Enterprise Risk Management (ERM): Risk Management Strategies For Your Company
What Is Enterprise Risk Management (ERM)?
What is strategic risk?
Strategic risk refers to the potential negative impacts on a company’s long-term objectives or ability to achieve its strategic goals as a result of internal or external factors. It encompasses the risks that could threaten a company’s ability to execute its overall business strategy. Strategic risk is concerned with both internal and external factors.
Strategic risk is different from traditional risks, which are usually more specific and bounded to specific areas of the business, strategic risks are more pervasive and can affect the entire company. Additionally, strategic risks are uncertain in nature, and are often difficult to predict or anticipate.
What is the right approach to risk management?
What are the different types of risk?
- Market risk: The risk that a company’s market share, revenues, or profitability will be adversely affected by changes in the competitive landscape, market conditions, or consumer demand.
- Business Model risk: The risk that a company’s business model will become obsolete or will not be able to adapt to changes in the market. This could be due to new technology, changing consumer behavior, or new market entrants
- Reputation risk: The risk that a company’s reputation will be damaged by negative publicity, a crisis, or other factors. This could be a result of a data breach, product failure, or environmental disasters
- Operational risk: The risk that a company’s operations will be impacted by internal or external factors such as supply chain disruptions or cyber-attacks
- Regulatory risk: The risk that a company’s operations will be impacted by changes in laws and regulations or the risk of non-compliance with existing laws and regulations.

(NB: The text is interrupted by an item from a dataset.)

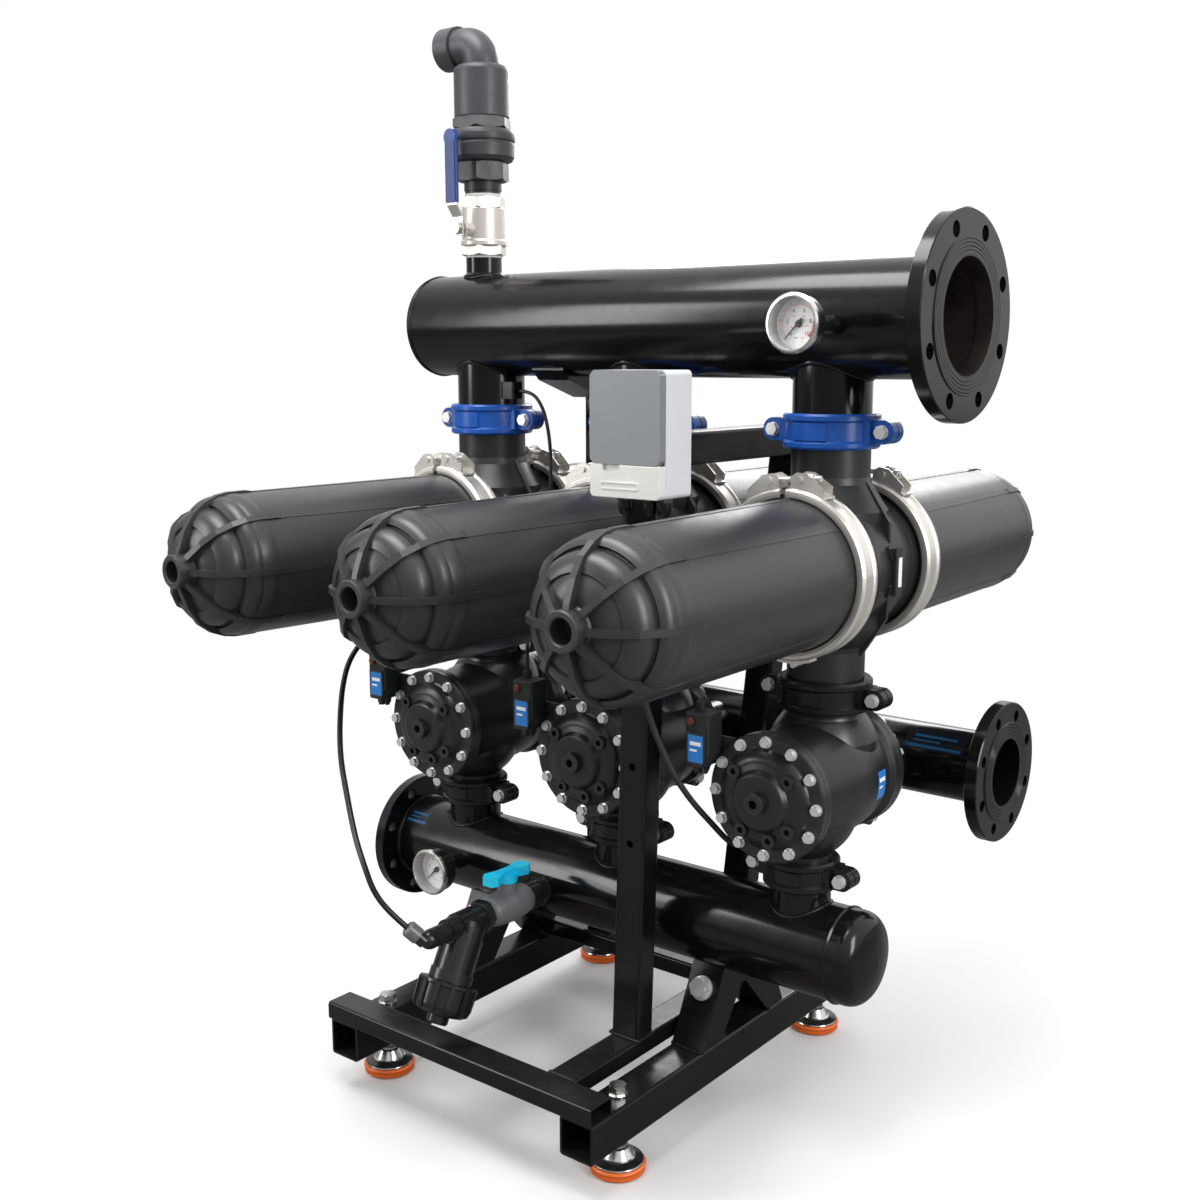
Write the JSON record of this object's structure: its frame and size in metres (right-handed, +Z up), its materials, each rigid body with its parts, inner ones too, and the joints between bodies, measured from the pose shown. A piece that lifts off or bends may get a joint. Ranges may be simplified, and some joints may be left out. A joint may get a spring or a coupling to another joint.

- Technological risk: The risk that a company’s operations will be impacted by advancements in technology, or the risk that a company’s technology infrastructure may be compromised
- Unexpected Risks: The risks that may not have been identified in the risk management process and thus not planned for. They can be new emerging risks, such as the COVID-19 pandemic and the impact it has on the business.
Risk management practices to help you manage risk
Companies that aim to mitigate risks associated with implementing their long-term strategies might implement the following policies and procedures:
- Risk Identification: Identifying potential risks is the first step in managing risk. Risk identification should involve all stakeholders, including employees, management, and external experts. This can be done through risk workshops, interviews, or by reviewing past incidents. Identifying potential risks allows companies to better understand the nature of the risks they face and develop strategies to mitigate them.
- Risk Assessment: After potential risks have been identified, they should be assessed to determine their likelihood and potential impact. This is typically done by performing a risk analysis, which uses quantitative or qualitative methods to evaluate the potential consequences of a risk. This helps companies prioritize which risks to focus on and how to allocate resources to mitigate them.
- Risk Mitigation: Once potential risks have been identified and assessed, companies can develop strategies to mitigate or avoid them. This may include developing risk mitigation plans, implementing risk-control measures, or transferring risk through insurance. Preparing plans requires a combination of financial and non-financial measures, in order to achieve a cost-effective risk management approach.
- Risk Monitoring and Review: Risk management is an ongoing process, and companies should regularly monitor and review the effectiveness of their risk management strategies. This includes monitoring for new or emerging risks, evaluating the effectiveness of risk-control measures, and reviewing the company’s risk appetite to ensure it aligns with the overall risk management strategy. This can be done through regular reporting, risk workshops, and by conducting internal or external audits.
Conclusion
In conclusion, effective risk management is critical for businesses of all sizes and industries. By identifying risks, assessing the likelihood of them happening, and taking into consideration the potential impact of risks, companies can develop strategies to mitigate or avoid them. In turn, they might be able to completely eliminate future risks.